There's a lot of REALLY boring technical challenges that made me want to chuck the game. But we worked past all of that.
GS: Tell us about the easiest and strangest part of making LWWH.
EASY: The dialogue. After I drink a pot of coffee it shoots out faster than I can type it. I haven't shown most of it to anyone, though, maybe it's terrible.
STRANGE: I started having dreams that the game was real. Basically it was VR but with a fried brain instead of a headset.
Julian is working with a programmer, but brings his unique flair to the art, music, and humorous dialogue.
GS: What brought you into the indie game scene?
Haha, this is actually very selfish, but...LWWH is my ultimate dream game; it's basically just the game that I always wanted to play but could never find. So it's really personal and it's a culmination of everything I'm into...I kind of fell into the indie game scene after I put out my first game, Cloudytown, which was an art object for the iPhone with some game elements. Through that I made so many new friends on Twitter and got hooked.
GS: Do you have a favorite medium?
I won't commit to a favorite medium, you can't make me, but I am crushing hard on games at the moment. I love that we are starting to think about them as cultural objects on the same level as music, film, etc. In 2015 there are so many kooky, personal, exciting games coming out and we are still barely scratching the surface of what we can say with this medium. I'm psyched to be here.
Lovely Weather We're Having is the game Glander wanted as a child, and it's designed to bring you happiness
There are still mysteries surrounding the game, even though most commenters talk about the strange and fascinating art style.
GS: So, can the main character ever get back inside?
Don't hold your breath about getting back inside; maybe in the sequel, or as really expensive DLC. I will say that she is full of surprises and you will learn about her as you play.
A sequel, eh?
GS: What inspired LWWH?
To shoot off a few inspirations: Animal Crossing, Ghost World, Mountain, Sofia Coppola, Chris Ware, Monument Valley, Where the Wild Things Are, The Life Aquatic, The Smiths, The Field Mice, Mouse Corp, Gumby, The Raincoats, Adventure Time, etc.
GS: Did you write the dialogue?
Yep! I think I'm going to be adding little bits of dialogue until, like, five minutes before the release date. There's a lot already but I keep getting new ideas.
GS: Tell us about the music of LWWH.
I tried some different ideas for scores and even had a professional composer try some stuff out. But the game is better with just nature sounds and atmospheric noises. When you play it you should listen to whatever music you want. I don't want to be prescriptive because music has an overwhelming power to determine the mood.

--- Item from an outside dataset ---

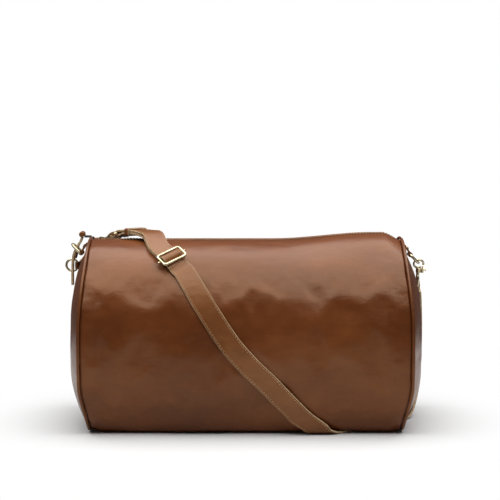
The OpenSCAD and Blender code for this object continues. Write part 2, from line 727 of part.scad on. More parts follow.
module hook_eye() {
    color(metal) {
        translate([0, 0, eye_z])
            rotate([0, 90, 0])
            rotate_extrude($fn = 64)
            translate([eye_r, 0])
            circle(d = eye_wire, $fn = 24);
        translate([0, 0, eye_z + eye_r + 0.6])
            cylinder(h = head_top - 0.3 - eye_z - eye_r - 0.6, d = shank_d, $fn = 48);
        translate([0, 0, head_top - 1.4]) cylinder(h = 1.2, d = head_d, $fn = 48);
    }
}

module hook_bolt() {
    color(metal) {
        translate([bolt_x, 0, -12.5]) cylinder(h = 9, d = bolt_d, $fn = 32);
        translate([bolt_x, 0, -11.2]) rotate([0, 90, 0]) cylinder(h = 4.4, d = 1.8, $fn = 24);
        translate([bolt_x + 4.2, 0, -11.2]) rotate([0, 90, 0]) cylinder(h = 1.4, d = 3.4, $fn = 24);
    }
}

// The left hook's loop stands front to back, the right one left to right
module on_left_hook() { at(left_loop) rotate([0, left_hook_tilt, 0]) children(); }
module on_right_hook() { at(right_loop) rotate([right_hook_tilt, 0, 0]) children(); }
module left_hook() { on_left_hook() rotate([0, 0, 90]) hook_body(); }
module left_hook_bolt() { on_left_hook() rotate([0, 0, 90]) hook_bolt(); }
module left_hook_eye() { on_left_hook() rotate([0, 0, 90]) hook_eye(); }
module right_hook() { on_right_hook() hook_body(); }
module right_hook_bolt() { on_right_hook() hook_bolt(); }
module right_hook_eye() { on_right_hook() hook_eye(); }

// ---- strap and its fittings ----
module shoulder_strap() {
    color(leather)
    intersection() {
        ribbon(strap_route, strap_w, strap_w, strap_t, strap_t, 2);
        translate([-half_l - 50, -half_d - 50, floor_gap]) cube([body_l + 100, body_d + 100, 400]);
    }
}
module strap_left_tab() {
    color(leather)
    ribbon(left_tab_route, strap_w, 8, 2.4, 1.2, 2);
}
module strap_right_tab() {
    color(leather)
    ribbon(right_tab_route, 8, 8, 1.4, 1.4, 2);
}

// Frame that follows the strap: X across the strap, Y along it towards the top
module on_strap(x, u, off, spin) {
    p = skin_pt(x, u, off);
    n = unit(skin_pt(x, u, off + 1) - p);
    translate(p)
    rotate([acos(n[2]), 0, 0])
    rotate([0, 0, spin])
    children();
}

glide_w = 41;
glide_l = 25;
glide_spin = 36;
module rounded_loop(w, l, r, d) {
    hw = (w - d) / 2 - r;
    hl = (l - d) / 2 - r;
    for (sx = [-1, 1], sy = [-1, 1])
        translate([sx * hw, sy * hl, 0])
            rotate([0, 0, sx > 0 ? (sy > 0 ? 0 : 270) : (sy > 0 ? 90 : 180)])
            rotate_extrude(angle = 90, $fn = 48)
            translate([r, 0])
            circle(d = d, $fn = 24);
    for (sy = [-1, 1]) translate([0, sy * (hl + r), 0]) rod_x(d, 2 * hw);
    for (sx = [-1, 1]) translate([sx * (hw + r), 0, 0]) rod_y(d, 2 * hl);
}

glide_at = [-106.2, -0.393];
bar_off = 8.7;
bar_d = 2.6;
module tri_glide_frame() {
    color(metal)
    on_strap(glide_at[0], glide_at[1], glide_off, glide_spin)
    difference() {
        rounded_loop(glide_w, glide_l, 4, wire_d);
        translate([0, 0, bar_off - glide_off]) rod_x(bar_d + 0.1, glide_w + 10);
    }
}
module tri_glide_bar() {
    color(metal)
    on_strap(glide_at[0], glide_at[1], bar_off, glide_spin)
        rod_x(bar_d, glide_w + 5);
}

end_ring_w = 41;
end_ring_d = 3;
end_ring_spin = atan2(-ring_way[0], ring_way[1]);
end_ring_gap = norm(ring_far - ring_near);
end_ring_tilt = -asin((ring_near[2] - ring_far[2]) / end_ring_gap);
module strap_end_ring() {
    color(metal)
    at((ring_near + ring_far) / 2)
    rotate([0, 0, end_ring_spin])
    rotate([end_ring_tilt, 0, 0])
        rounded_loop(end_ring_w, end_ring_gap + end_ring_d, 2.5, end_ring_d);
}

keeper_w = 10;
module strap_keeper() {
    inner_w = strap_w + 1.4;
    inner_t = 8.2;
    wall = 1.5;
    color(leather)
    translate([-164.4, 5.8, (bridge_z + upper_z) / 2 - 0.2])
    rotate([0, 0, 39.3])
    rotate([90, 0, 0])
        linear_extrude(keeper_w, center = true)
        difference() {
            square([inner_w + 2 * wall, inner_t + 2 * wall], center = true);
            square([inner_w, inner_t], center = true);
        }
}

module cap(p, n) {
    turn = acos(n[2] / norm(n));
    axis = cross([0, 0, 1], n);
    color(metal)
    translate(p)
    rotate(a = turn, v = axis)
        rivet_head();
}
module strap_left_rivet() {
    row = left_tab_route[8];
    n = unit(row[1]);
    cap(row[0] + n * 1.3, n);
}
module strap_right_rivet() {
    row = strap_route[1];
    n = unit(row[1]);
    cap(row[0] + n * (strap_t / 2 + 0.1), n);
}

base_panel();
front_panel();
back_panel();
left_end_panel();
right_end_panel();
left_piping();
right_piping();
base_board();
lining();
front_top_flap();
back_top_flap();
zip_tape_front();
zip_tape_back();
zip_tape_left_end();
zip_tape_right_end();
zip_teeth_front();
zip_teeth_back();
zip_teeth_left_end();
zip_teeth_right_end();
zip_top_stop();
zip_bottom_stop();
zip_tail();
zip_tail_knob();
zip_tail_thong();
zip_slider();
zip_pull();
left_ring();
right_ring();
left_chape();
right_chape();
left_chape_rivet();
right_chape_rivet();
left_hook_eye();
right_hook_eye();
left_hook();
right_hook();
left_hook_bolt();
right_hook_bolt();
shoulder_strap();
strap_left_tab();
strap_right_tab();
strap_left_rivet();
strap_right_rivet();
strap_end_ring();
strap_keeper();
tri_glide_frame();
tri_glide_bar();
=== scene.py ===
import math

import bpy
import numpy as np
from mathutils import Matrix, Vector, noise

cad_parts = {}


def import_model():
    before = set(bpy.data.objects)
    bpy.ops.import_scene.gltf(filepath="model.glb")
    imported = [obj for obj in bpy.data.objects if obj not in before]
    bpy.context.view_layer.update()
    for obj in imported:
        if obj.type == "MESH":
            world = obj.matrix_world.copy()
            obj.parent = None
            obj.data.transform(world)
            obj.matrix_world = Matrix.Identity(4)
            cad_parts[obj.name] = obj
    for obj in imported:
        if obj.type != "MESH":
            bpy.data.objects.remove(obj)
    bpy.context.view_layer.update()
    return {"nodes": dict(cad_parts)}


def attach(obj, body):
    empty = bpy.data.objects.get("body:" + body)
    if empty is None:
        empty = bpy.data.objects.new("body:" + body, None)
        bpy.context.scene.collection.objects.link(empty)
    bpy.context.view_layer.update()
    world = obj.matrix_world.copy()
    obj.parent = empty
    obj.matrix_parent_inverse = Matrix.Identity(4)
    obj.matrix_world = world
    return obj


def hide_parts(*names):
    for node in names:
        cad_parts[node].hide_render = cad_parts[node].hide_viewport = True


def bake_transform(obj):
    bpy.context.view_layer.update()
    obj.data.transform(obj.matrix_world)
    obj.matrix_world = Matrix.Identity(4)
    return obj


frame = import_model()
MM = 0.001

# ---------------------------------------------------------------- driving sizes, in mm
BODY_L = 460
BODY_D = 270
BODY_H = 272
BASE_W = 176
BELLY_Z = 118
END_BULGE = 31
LEATHER_T = 2.4
ZIP_GAP = 9
TEETH_W = 5.6
TOOTH_PITCH = 3
FLAP_Y = 51
STRAP_W = 30
STRAP_T = 3
TAB_T = 2.4
TAB_END_W = 8
THONG_W = 12.6
THONG_T = 3.2
PIPING_D = 4.5
TOP_POWER = 2.3
DOME_POWER = 2.2
DOME_MID_Z = 125
DOME_SINK = 1.2
END_LIFT = 5
RISE_RIGHT = 9.5
RISE_LEFT = 1.5
GAP = 0.3

HALF_L = BODY_L / 2
HALF_D = BODY_D / 2
HALF_BASE = BASE_W / 2
FLAT_L = HALF_L - 18
TOP_RISE = BODY_H - BELLY_Z
SIDE_ROUND = HALF_D - HALF_BASE


# ---------------------------------------------------------------- camera
def make_camera():
    elevation = math.radians(5)
    distance = 2.4
    target = Vector((0.006, 0, 0.2555))
    back = Vector((0, -math.cos(elevation), math.sin(elevation)))
    data = bpy.data.cameras.new("camera")
    data.lens = 116.3
    data.sensor_width = 36
    data.clip_end = 50
    camera = bpy.data.objects.new("camera", data)
    camera.location = target + back * distance
    camera.rotation_euler = (-back).to_track_quat("-Z", "Y").to_euler()
    bpy.context.collection.objects.link(camera)
    bpy.context.scene.camera = camera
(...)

Julian Glander is a multimedia connoisseur, and in addition to working on LWWH, he runs a weekly comic strip titled Please Look At Me on Vice. The humor and art style appear similar to the game, but Glander has confirmed that they are separate entities and the comic has actually helped him in the game's creative process.
The comic is a wholly separate jam but they inform each other. Doing a Please Look At Me strip weekly is an intense bootcamp for story and character design. It's made me less precious—I think I've drained out all of the ideas that I was saving in my head. It's all fresh now.
In a previous interview, Glander talked about how LWWH's neighborhood is based on where he lived as a kid in Georgia. He believes weather affects you personally, so this idea is reflected in the game. Players can explore and experience the NPCs differently like in real life, and moods change based on the time of day.
I spent a lot of time outside catching turtles, building rock sculptures, falling out of trees. At the time I thought it was so boring, and I just wanted to be on the computer playing Neopets 24/7. But it was really formative.
-Julian Glander, Kill Screen Daily
GS: Last question—You used to play a lot of Neopets. What was your favorite thing to do and/or who was your favorite Neopet?
This is so sad but I don't remember any of my pets. I remember being in competition with my friend to earn Neopoints. It's funny, all my favorite games have this problem: they seem relaxing and cute but at the core they are super competitive/goal-oriented/capitalism simulators. The earn>spend>earn pattern is really addicting, but I don't really need a game for that any more because that's my life IRL. I think a lot of people feel that way, and the super-aggro nature of even the cutest games pushes them away. So, it's not a political statement or anything but that's something I'm working against in LWWH.